══ Exercise material ══
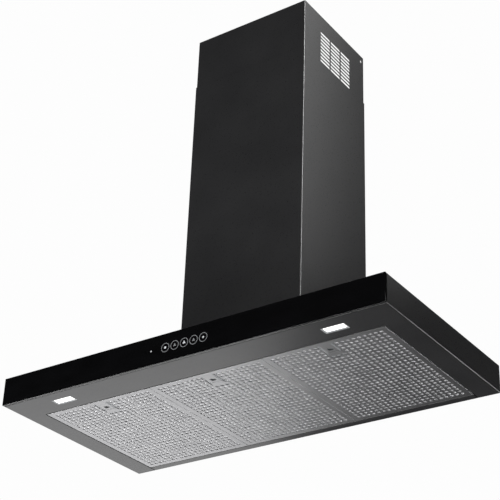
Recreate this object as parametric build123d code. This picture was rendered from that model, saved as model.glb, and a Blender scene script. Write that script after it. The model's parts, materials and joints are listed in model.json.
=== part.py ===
from build123d import *
import math
import os

# Wall-mounted chimney hood, in millimetres. The wall is the plane y = 0, the front faces -Y, +Z is up,
# and the canopy's underside is z = 0.

# canopy
SHEET = 0.8
CUT = 1.0          # how far a cutting block runs past the face it opens
WIDTH, DEPTH, HEIGHT = 898.0, 450.0, 60.0
GLASS_T, TAPE_T = 4.0, 1.0
SHELL_FRONT = -(DEPTH - GLASS_T - TAPE_T)
FIELD_W, FIELD_FRONT = 800.0, -368.0
PANEL_FLANGE = 10.0

# grease filters
FILTER_COUNT = 3
FILTER_PITCH = FIELD_W / FILTER_COUNT
FILTER_GAP = 0.8
FILTER_W = FILTER_PITCH - FILTER_GAP
FILTER_Z0, FILTER_T = 0.2, 9.0
FILTER_FRONT, FILTER_BACK = FIELD_FRONT + 0.9, -19.8
HINGE_Y, HINGE_Z, LIP_R = -17.6, 1.2, 1.2
HOOK_X, HOOK_W, HOOK_T = 80.0, 30.0, 1.0
BACK_T, MESH_T, MESH_LAYERS, MESH_STEP = 0.5, 0.5, 3, 2.2
LATCH_W, LATCH_L, LATCH_FRONT = 24.0, 32.0, -356.0
BOLT_W, BOLT_T, BOLT_Z, BOLT_REACH, SPRING_L = 18.0, 2.0, 4.8, 6.0, 22.0
POCKET_BACK = -304.0

# lamps and touch controls
LAMP_X, LAMP_Y, LAMP_W, LAMP_D = 319.5, -405.7, 47.0, 19.0
LAMP_RIM = 1.5
BOARD_X0, BOARD_X1, BOARD_Z0, BOARD_Z1, BOARD_T = -84.0, 76.0, 18.0, 46.0, 1.6
INDICATOR_X, INDICATOR_Z = -66.0, 30.0

# chimney covers
LOWER_W, LOWER_D, LOWER_TOP = 298.0, 258.5, 800.0
COVER_GAP, BEND_R = 0.5, 3.0
UPPER_W, UPPER_FRONT = LOWER_W - 2 * (SHEET + COVER_GAP), -(LOWER_D - SHEET - COVER_GAP)
UPPER_BACK = -(SHEET + COVER_GAP)
UPPER_BOTTOM, UPPER_TOP = 480.0, 930.0
REAR_RETURN, FOOT_FLANGE = 5.0, 10.0
VENT_COLS, VENT_ROWS, VENT_L, VENT_H = 3, 9, 40.0, 6.0
VENT_PITCH_Y, VENT_PITCH_Z, VENT_TOP = 43.3, 9.58, 44.6
VENT_MID_Y = -127.0
SIDE_HOLE_R, SIDE_HOLE_Y, SIDE_HOLE_DROP = 3.25, -12.0, 15.8

# blower, in its box on top of the canopy
BOX_X, BOX_FRONT, BOX_BACK, BOX_TOP, BOX_FLANGE = 125.0, -236.0, -14.0, 330.0, 10.0
INTAKE_X, INTAKE_FRONT, INTAKE_BACK = 105.0, -220.0, -30.0
AXIS_Y, AXIS_Z = -147.0, 162.0
VOLUTE_R, VOLUTE_STEP, VOLUTE_WALL, VOLUTE_HALF = 80.0, 8.0, 2.5, 52.0
TONGUE_DEG = 65.0
WHEEL_R, BLADE_DEPTH, BLADE_COUNT, BLADE_TILT = 70.0, 12.0, 30, 32.0
WHEEL_X0, WHEEL_X1 = -44.0, 36.0
SHAFT_R, SHAFT_FIT, INLET_R, HUB_R = 4.0, 0.05, 56.0, 12.0
MOTOR_PLATE_X, MOTOR_PLATE_T, MOTOR_R, MOTOR_X1 = 60.0, 1.5, 46.0, 115.0

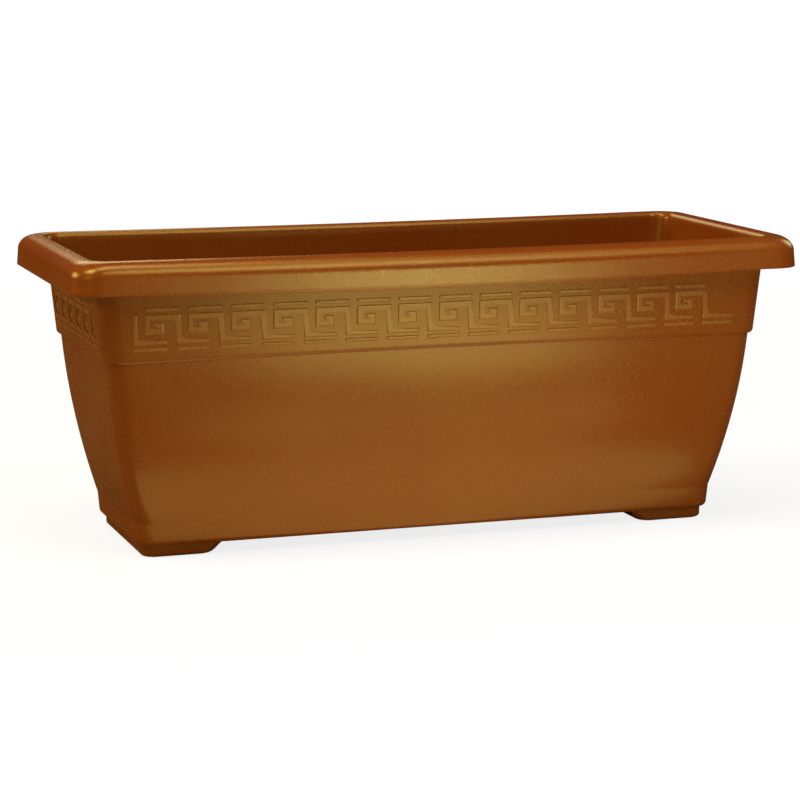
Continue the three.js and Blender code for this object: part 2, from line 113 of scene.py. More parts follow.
═══
Please repeat the listing above in full and exactly.

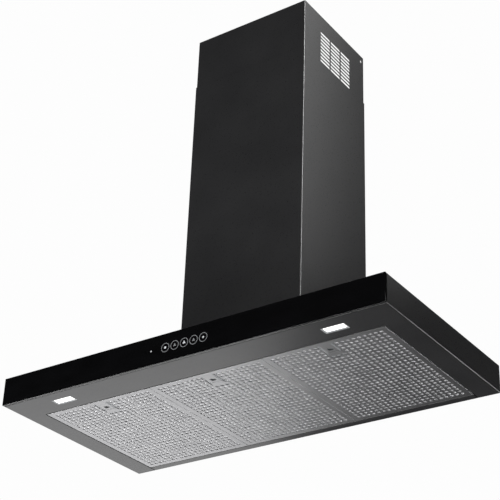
Recreate this object as parametric build123d code. This picture was rendered from that model, saved as model.glb, and a Blender scene script. Write that script after it. The model's parts, materials and joints are listed in model.json.
=== part.py ===
from build123d import *
import math
import os

# Wall-mounted chimney hood, in millimetres. The wall is the plane y = 0, the front faces -Y, +Z is up,
# and the canopy's underside is z = 0.

# canopy
SHEET = 0.8
CUT = 1.0          # how far a cutting block runs past the face it opens
WIDTH, DEPTH, HEIGHT = 898.0, 450.0, 60.0
GLASS_T, TAPE_T = 4.0, 1.0
SHELL_FRONT = -(DEPTH - GLASS_T - TAPE_T)
FIELD_W, FIELD_FRONT = 800.0, -368.0
PANEL_FLANGE = 10.0

# grease filters
FILTER_COUNT = 3
FILTER_PITCH = FIELD_W / FILTER_COUNT
FILTER_GAP = 0.8
FILTER_W = FILTER_PITCH - FILTER_GAP
FILTER_Z0, FILTER_T = 0.2, 9.0
FILTER_FRONT, FILTER_BACK = FIELD_FRONT + 0.9, -19.8
HINGE_Y, HINGE_Z, LIP_R = -17.6, 1.2, 1.2
HOOK_X, HOOK_W, HOOK_T = 80.0, 30.0, 1.0
BACK_T, MESH_T, MESH_LAYERS, MESH_STEP = 0.5, 0.5, 3, 2.2
LATCH_W, LATCH_L, LATCH_FRONT = 24.0, 32.0, -356.0
BOLT_W, BOLT_T, BOLT_Z, BOLT_REACH, SPRING_L = 18.0, 2.0, 4.8, 6.0, 22.0
POCKET_BACK = -304.0

# lamps and touch controls
LAMP_X, LAMP_Y, LAMP_W, LAMP_D = 319.5, -405.7, 47.0, 19.0
LAMP_RIM = 1.5
BOARD_X0, BOARD_X1, BOARD_Z0, BOARD_Z1, BOARD_T = -84.0, 76.0, 18.0, 46.0, 1.6
INDICATOR_X, INDICATOR_Z = -66.0, 30.0

# chimney covers
LOWER_W, LOWER_D, LOWER_TOP = 298.0, 258.5, 800.0
COVER_GAP, BEND_R = 0.5, 3.0
UPPER_W, UPPER_FRONT = LOWER_W - 2 * (SHEET + COVER_GAP), -(LOWER_D - SHEET - COVER_GAP)
UPPER_BACK = -(SHEET + COVER_GAP)
UPPER_BOTTOM, UPPER_TOP = 480.0, 930.0
REAR_RETURN, FOOT_FLANGE = 5.0, 10.0
VENT_COLS, VENT_ROWS, VENT_L, VENT_H = 3, 9, 40.0, 6.0
VENT_PITCH_Y, VENT_PITCH_Z, VENT_TOP = 43.3, 9.58, 44.6
VENT_MID_Y = -127.0
SIDE_HOLE_R, SIDE_HOLE_Y, SIDE_HOLE_DROP = 3.25, -12.0, 15.8

# blower, in its box on top of the canopy
BOX_X, BOX_FRONT, BOX_BACK, BOX_TOP, BOX_FLANGE = 125.0, -236.0, -14.0, 330.0, 10.0
INTAKE_X, INTAKE_FRONT, INTAKE_BACK = 105.0, -220.0, -30.0
AXIS_Y, AXIS_Z = -147.0, 162.0
VOLUTE_R, VOLUTE_STEP, VOLUTE_WALL, VOLUTE_HALF = 80.0, 8.0, 2.5, 52.0
TONGUE_DEG = 65.0
WHEEL_R, BLADE_DEPTH, BLADE_COUNT, BLADE_TILT = 70.0, 12.0, 30, 32.0
WHEEL_X0, WHEEL_X1 = -44.0, 36.0
SHAFT_R, SHAFT_FIT, INLET_R, HUB_R = 4.0, 0.05, 56.0, 12.0
MOTOR_PLATE_X, MOTOR_PLATE_T, MOTOR_R, MOTOR_X1 = 60.0, 1.5, 46.0, 115.0

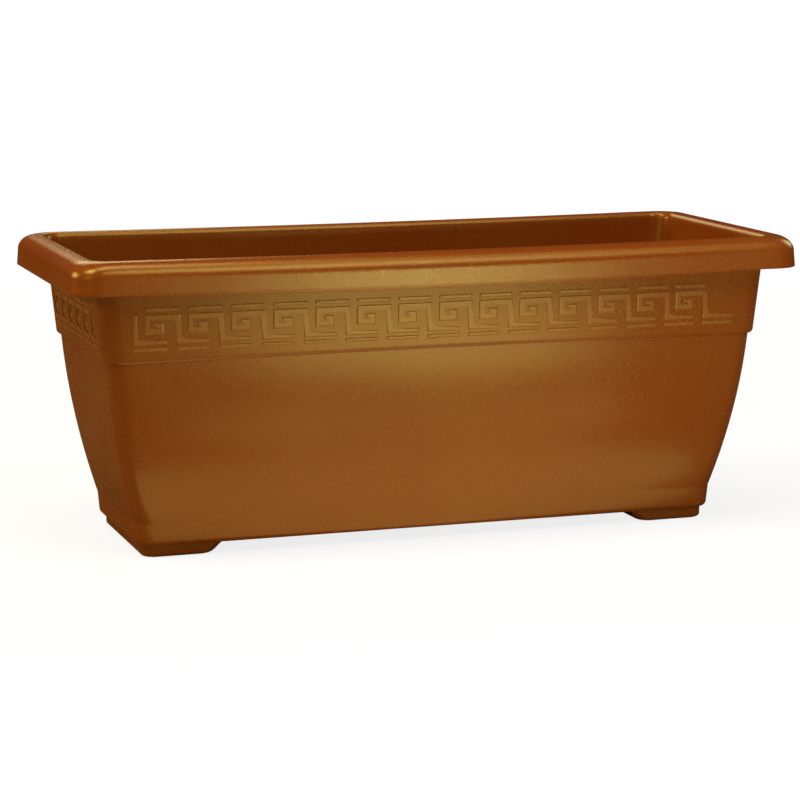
Continue the three.js and Blender code for this object: part 2, from line 113 of scene.py. More parts follow.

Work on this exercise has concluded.